As I drove past, I barely noticed the broken down car on the grass verge at the side of the road. Except, something had caught my eye. ‘Wait a minute,’ I said to my wife, Alison. ‘Did you see the sticker on the back of that car?’

‘No, I don’t think so. Why? What did it say?’

‘I’m not sure,’ I replied. ‘But if it’s anything like what I think it was…’ I found the first safe place to U-turn, back we went and pulled up beside the abandoned car.

The very prominent sticker on the rear of the car was what I thought it was. In big bold letters it said: Got a problem? Just try Jesus!

I don’t have any issue with encouraging troubled people to turn to Jesus. It’s the right thing to do when you have problems, and even better to do it before you have problems.

But I do have issues with that way of communicating the message.

The least of my issues was that the sticker was a bad advert in those circumstances. That car looked like it had been broken down for several days. ‘Got a problem? Just try Jesus!’ clearly hadn’t got the car going. If I’d driven past it every day, I’d have been thinking, ‘What Jesus wants you to try now is calling a garage or a rescue service.’

However, I had more significant problems with that car sticker.

A 21st century generation isn’t won over by trite messages. Sloganizing doesn’t impress. I’ve come across sayings like these:

  • Why worry when you can pray
  • Know God, Know Peace; No God, No Peace.
  • Let Go and Let God
  • When down in the mouth, remember Jonah. He came out alright.
  • 1 Cross + 3 Nails = 4 Given

I almost like the Jonah saying, but it’s funny and understandable only for people who know their bibles. They, presumably, are not the target audience.

 Some slogans are much more troublesome than my examples.

An associate minister told me that, when he was younger, he used ‘conversation starters’ with university students.

‘What kind of conversation starters?’ I asked.

He listed them. I shuddered. The worst was probably ‘Turn or burn’. The rest were nearly as dreadful and offensive.
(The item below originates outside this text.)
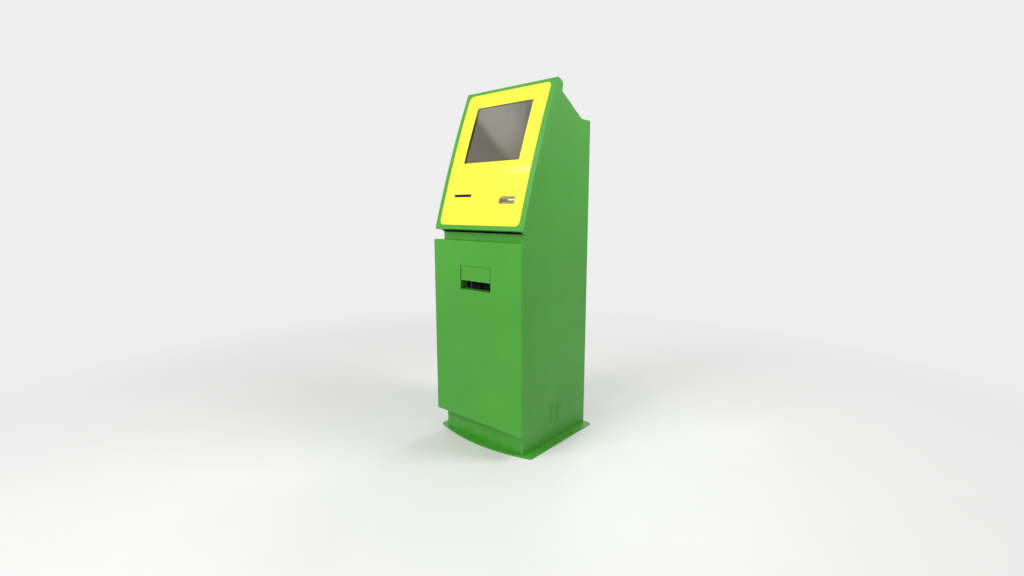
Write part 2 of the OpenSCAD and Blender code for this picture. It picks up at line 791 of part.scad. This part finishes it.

‘Who did you say them to?’ I hoped they were people he knew well and who wouldn’t be too upset. I was wrong.

‘I’d go up to students in a bus queue, tap them on the shoulder, and let them have it.’

It’s a wonder they didn’t let him have it. He thought his shoot-from-the-hip approach would get them talking. I suspect what most people said was ‘Go away,’ but with less polite language. When I asked him if he still used that technique sometimes, he said, ‘No, it didn’t work’.

Now there’s a surprise.

Some advertisers still sloganize, but many of the best prefer to tell a story or make people smile. They don’t smack them in the mouth with their message. They want people to think, and use subtlety and humour to achieve that. (Do an internet search for john lewis christmas adverts and you’ll see what I mean.)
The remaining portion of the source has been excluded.